+++ AVAILABLE RECORDS +++

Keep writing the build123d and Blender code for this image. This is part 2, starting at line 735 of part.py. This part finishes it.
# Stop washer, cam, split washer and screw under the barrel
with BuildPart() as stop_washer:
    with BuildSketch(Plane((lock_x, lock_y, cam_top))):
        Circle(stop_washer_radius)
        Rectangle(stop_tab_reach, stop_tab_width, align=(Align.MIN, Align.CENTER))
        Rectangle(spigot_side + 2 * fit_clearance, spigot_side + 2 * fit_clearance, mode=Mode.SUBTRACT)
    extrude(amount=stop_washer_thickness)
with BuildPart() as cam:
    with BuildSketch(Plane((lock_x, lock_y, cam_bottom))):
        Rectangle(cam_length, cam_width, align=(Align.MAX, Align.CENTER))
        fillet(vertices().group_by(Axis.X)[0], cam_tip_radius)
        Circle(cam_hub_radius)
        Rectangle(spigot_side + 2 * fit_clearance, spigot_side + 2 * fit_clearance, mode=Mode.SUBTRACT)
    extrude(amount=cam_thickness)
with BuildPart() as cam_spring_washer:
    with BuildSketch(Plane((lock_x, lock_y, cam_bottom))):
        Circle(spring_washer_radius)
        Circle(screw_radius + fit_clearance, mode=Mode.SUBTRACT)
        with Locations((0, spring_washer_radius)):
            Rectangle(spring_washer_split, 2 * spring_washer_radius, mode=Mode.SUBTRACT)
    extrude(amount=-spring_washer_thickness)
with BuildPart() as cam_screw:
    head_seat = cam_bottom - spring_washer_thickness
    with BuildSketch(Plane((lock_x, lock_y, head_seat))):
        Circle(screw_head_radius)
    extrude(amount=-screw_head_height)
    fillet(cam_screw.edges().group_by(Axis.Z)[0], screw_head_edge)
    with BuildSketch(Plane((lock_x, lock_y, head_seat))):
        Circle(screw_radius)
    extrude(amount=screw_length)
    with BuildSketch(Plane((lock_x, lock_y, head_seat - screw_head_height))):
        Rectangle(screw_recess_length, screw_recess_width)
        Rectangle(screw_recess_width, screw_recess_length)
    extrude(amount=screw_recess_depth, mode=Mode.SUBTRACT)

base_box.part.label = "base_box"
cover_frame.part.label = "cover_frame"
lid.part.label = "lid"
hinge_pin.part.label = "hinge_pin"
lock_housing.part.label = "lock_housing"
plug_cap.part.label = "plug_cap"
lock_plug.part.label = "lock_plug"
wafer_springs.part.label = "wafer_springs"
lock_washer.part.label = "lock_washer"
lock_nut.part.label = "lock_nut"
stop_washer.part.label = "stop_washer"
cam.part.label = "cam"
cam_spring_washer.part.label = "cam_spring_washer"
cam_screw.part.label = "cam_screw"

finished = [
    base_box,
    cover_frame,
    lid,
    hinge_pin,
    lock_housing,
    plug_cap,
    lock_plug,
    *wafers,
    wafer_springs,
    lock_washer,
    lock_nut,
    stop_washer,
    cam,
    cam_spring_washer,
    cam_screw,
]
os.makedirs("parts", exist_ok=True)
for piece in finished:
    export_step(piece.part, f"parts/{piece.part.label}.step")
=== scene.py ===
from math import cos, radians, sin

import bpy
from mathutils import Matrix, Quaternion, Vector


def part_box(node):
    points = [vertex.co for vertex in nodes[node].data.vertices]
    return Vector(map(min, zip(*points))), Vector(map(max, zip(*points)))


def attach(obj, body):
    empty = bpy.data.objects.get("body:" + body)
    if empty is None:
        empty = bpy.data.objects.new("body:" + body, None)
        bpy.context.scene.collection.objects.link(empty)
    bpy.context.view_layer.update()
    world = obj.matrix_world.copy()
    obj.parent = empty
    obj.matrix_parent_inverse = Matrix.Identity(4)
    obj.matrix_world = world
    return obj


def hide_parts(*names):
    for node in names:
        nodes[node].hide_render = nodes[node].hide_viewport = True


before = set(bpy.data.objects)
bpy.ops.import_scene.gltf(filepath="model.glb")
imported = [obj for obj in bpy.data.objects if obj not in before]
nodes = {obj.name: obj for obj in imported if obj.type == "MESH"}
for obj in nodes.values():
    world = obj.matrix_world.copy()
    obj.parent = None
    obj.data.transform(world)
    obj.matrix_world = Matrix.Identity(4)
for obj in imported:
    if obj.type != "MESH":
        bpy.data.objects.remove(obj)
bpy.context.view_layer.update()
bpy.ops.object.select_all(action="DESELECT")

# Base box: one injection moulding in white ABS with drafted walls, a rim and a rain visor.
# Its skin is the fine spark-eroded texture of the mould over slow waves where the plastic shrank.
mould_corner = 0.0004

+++
+++ AVAILABLE RECORDS +++

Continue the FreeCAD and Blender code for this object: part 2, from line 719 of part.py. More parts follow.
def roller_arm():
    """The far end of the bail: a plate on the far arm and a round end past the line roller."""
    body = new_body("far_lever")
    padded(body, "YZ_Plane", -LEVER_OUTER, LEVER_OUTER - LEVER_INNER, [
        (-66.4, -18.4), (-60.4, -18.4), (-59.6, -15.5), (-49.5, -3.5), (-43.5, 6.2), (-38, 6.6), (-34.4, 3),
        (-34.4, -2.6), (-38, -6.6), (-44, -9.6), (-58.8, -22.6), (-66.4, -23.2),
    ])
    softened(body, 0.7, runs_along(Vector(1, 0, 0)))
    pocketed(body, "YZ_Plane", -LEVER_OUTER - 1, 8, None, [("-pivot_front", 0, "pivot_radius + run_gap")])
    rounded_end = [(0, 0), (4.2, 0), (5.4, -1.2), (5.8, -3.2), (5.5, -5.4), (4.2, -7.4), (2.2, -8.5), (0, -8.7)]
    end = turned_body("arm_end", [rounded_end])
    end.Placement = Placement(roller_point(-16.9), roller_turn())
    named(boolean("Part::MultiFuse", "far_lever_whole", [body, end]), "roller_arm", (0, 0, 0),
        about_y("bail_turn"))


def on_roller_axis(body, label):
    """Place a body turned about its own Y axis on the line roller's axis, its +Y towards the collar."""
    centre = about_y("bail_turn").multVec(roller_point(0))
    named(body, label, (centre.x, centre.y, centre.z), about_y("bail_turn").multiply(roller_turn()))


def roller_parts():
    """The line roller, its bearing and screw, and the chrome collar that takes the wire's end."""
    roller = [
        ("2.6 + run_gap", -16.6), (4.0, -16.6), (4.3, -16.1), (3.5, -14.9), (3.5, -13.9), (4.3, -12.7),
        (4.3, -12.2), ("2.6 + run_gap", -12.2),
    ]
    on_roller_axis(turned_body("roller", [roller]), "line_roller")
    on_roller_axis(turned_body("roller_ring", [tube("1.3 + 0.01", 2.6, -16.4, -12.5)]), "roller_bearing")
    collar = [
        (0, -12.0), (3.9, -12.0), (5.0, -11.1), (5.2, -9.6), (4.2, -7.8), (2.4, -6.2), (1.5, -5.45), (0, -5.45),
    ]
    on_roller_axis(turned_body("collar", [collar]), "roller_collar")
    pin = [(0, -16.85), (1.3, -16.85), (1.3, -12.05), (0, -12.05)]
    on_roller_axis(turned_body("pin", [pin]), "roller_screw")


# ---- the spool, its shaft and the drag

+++
+++ AVAILABLE RECORDS +++

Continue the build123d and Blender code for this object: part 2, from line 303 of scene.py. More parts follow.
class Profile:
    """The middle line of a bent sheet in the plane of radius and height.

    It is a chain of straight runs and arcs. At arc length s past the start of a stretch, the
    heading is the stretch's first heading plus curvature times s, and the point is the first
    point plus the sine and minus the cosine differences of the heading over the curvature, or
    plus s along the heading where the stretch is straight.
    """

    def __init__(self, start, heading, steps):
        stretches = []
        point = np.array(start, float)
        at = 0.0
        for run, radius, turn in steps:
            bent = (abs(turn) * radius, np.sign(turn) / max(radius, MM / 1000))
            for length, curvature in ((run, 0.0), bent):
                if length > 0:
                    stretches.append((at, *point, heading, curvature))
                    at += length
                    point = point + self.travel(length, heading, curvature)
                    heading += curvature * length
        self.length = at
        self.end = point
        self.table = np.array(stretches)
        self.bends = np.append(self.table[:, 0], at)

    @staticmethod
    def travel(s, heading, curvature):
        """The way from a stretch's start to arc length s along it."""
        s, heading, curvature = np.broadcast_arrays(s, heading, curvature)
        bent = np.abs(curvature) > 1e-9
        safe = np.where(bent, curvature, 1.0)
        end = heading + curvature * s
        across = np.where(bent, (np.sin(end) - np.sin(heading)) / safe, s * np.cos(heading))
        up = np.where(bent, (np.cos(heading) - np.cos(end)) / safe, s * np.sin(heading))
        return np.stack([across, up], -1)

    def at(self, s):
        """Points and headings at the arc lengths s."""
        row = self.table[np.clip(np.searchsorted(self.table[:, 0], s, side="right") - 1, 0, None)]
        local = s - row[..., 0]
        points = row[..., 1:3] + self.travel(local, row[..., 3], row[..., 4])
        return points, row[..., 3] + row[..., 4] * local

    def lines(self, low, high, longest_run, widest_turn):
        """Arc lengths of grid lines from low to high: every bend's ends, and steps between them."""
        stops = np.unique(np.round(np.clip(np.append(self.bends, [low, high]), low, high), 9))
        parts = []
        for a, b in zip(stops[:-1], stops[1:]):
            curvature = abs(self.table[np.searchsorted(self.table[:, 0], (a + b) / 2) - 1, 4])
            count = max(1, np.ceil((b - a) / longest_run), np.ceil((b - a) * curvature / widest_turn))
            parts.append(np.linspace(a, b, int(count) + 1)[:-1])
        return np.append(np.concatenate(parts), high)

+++

— WHAT IS REQUIRED —
Exactly the lines from the one holding "extrude(amount=screw_recess_depth, mode=Mode.SUBTRACT)" through the one holding "for node in" should be printed, ends included.

— OUTPUT FOR THIS TASK —
    extrude(amount=screw_recess_depth, mode=Mode.SUBTRACT)

base_box.part.label = "base_box"
cover_frame.part.label = "cover_frame"
lid.part.label = "lid"
hinge_pin.part.label = "hinge_pin"
lock_housing.part.label = "lock_housing"
plug_cap.part.label = "plug_cap"
lock_plug.part.label = "lock_plug"
wafer_springs.part.label = "wafer_springs"
lock_washer.part.label = "lock_washer"
lock_nut.part.label = "lock_nut"
stop_washer.part.label = "stop_washer"
cam.part.label = "cam"
cam_spring_washer.part.label = "cam_spring_washer"
cam_screw.part.label = "cam_screw"

finished = [
    base_box,
    cover_frame,
    lid,
    hinge_pin,
    lock_housing,
    plug_cap,
    lock_plug,
    *wafers,
    wafer_springs,
    lock_washer,
    lock_nut,
    stop_washer,
    cam,
    cam_spring_washer,
    cam_screw,
]
os.makedirs("parts", exist_ok=True)
for piece in finished:
    export_step(piece.part, f"parts/{piece.part.label}.step")
=== scene.py ===
from math import cos, radians, sin

import bpy
from mathutils import Matrix, Quaternion, Vector


def part_box(node):
    points = [vertex.co for vertex in nodes[node].data.vertices]
    return Vector(map(min, zip(*points))), Vector(map(max, zip(*points)))


def attach(obj, body):
    empty = bpy.data.objects.get("body:" + body)
    if empty is None:
        empty = bpy.data.objects.new("body:" + body, None)
        bpy.context.scene.collection.objects.link(empty)
    bpy.context.view_layer.update()
    world = obj.matrix_world.copy()
    obj.parent = empty
    obj.matrix_parent_inverse = Matrix.Identity(4)
    obj.matrix_world = world
    return obj


def hide_parts(*names):
    for node in names:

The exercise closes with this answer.